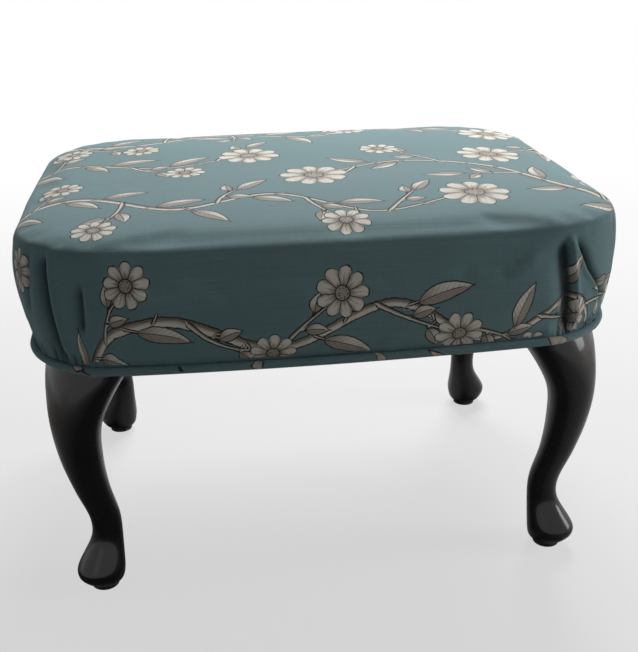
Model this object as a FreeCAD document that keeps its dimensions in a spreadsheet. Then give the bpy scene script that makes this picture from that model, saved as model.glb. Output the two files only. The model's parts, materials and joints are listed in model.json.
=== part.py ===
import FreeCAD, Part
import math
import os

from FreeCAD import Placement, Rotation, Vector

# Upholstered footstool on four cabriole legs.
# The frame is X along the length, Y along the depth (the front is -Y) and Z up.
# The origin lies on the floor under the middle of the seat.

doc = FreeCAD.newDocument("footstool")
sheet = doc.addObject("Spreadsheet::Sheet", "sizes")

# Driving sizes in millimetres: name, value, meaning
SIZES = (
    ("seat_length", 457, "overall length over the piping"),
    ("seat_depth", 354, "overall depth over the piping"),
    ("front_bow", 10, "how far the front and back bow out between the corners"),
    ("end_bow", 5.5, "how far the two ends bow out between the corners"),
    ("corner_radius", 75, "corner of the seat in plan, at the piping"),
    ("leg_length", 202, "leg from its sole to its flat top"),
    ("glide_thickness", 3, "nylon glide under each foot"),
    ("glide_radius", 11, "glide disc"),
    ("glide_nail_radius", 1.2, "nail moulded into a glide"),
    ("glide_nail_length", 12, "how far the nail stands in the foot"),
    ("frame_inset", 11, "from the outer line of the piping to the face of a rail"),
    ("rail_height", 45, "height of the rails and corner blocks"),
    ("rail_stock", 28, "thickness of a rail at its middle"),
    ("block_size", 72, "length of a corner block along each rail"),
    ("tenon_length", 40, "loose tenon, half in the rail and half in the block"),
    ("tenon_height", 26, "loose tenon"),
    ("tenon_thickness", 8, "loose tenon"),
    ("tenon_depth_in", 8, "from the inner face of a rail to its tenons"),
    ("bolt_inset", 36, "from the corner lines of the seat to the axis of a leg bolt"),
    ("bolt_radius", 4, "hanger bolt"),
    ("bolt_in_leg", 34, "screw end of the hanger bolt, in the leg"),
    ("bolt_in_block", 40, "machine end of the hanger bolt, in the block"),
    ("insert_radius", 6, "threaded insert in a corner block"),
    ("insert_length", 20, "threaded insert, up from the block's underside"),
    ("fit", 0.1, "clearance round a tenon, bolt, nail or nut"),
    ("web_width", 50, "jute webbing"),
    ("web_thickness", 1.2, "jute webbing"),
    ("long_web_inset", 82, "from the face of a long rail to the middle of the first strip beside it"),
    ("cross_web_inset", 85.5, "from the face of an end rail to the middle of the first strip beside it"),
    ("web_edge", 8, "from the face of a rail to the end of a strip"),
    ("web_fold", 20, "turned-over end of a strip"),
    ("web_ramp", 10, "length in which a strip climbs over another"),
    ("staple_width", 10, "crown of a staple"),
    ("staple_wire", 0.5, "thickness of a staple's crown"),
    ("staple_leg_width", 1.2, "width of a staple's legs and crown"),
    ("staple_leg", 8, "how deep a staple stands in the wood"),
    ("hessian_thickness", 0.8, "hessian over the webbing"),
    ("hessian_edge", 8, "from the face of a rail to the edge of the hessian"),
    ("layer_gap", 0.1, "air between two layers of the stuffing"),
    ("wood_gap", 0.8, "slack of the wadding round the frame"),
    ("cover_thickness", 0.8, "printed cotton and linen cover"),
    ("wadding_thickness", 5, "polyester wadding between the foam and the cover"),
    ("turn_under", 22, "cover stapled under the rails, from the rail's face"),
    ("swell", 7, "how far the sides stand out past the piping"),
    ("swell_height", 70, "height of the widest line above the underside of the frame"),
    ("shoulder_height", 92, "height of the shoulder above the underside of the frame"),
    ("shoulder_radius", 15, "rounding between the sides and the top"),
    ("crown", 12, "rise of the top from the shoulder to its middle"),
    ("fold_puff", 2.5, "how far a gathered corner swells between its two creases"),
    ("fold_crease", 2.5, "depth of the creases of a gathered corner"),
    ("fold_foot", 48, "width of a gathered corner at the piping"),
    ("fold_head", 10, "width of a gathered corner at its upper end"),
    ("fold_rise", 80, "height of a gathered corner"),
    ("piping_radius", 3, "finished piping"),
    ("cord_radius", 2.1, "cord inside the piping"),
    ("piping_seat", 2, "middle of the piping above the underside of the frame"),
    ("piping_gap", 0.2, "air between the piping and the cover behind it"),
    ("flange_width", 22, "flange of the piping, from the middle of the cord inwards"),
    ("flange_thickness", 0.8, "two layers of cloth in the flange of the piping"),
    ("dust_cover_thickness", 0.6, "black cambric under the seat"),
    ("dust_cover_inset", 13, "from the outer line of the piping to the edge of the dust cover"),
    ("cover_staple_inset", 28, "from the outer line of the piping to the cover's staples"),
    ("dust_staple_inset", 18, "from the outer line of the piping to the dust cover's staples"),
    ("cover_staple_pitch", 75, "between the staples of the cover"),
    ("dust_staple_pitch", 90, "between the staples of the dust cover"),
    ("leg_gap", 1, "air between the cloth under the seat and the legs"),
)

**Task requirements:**
Give only the number of lines in the material above where the string "FreeCAD" appears.

**Output of the exercise:**
4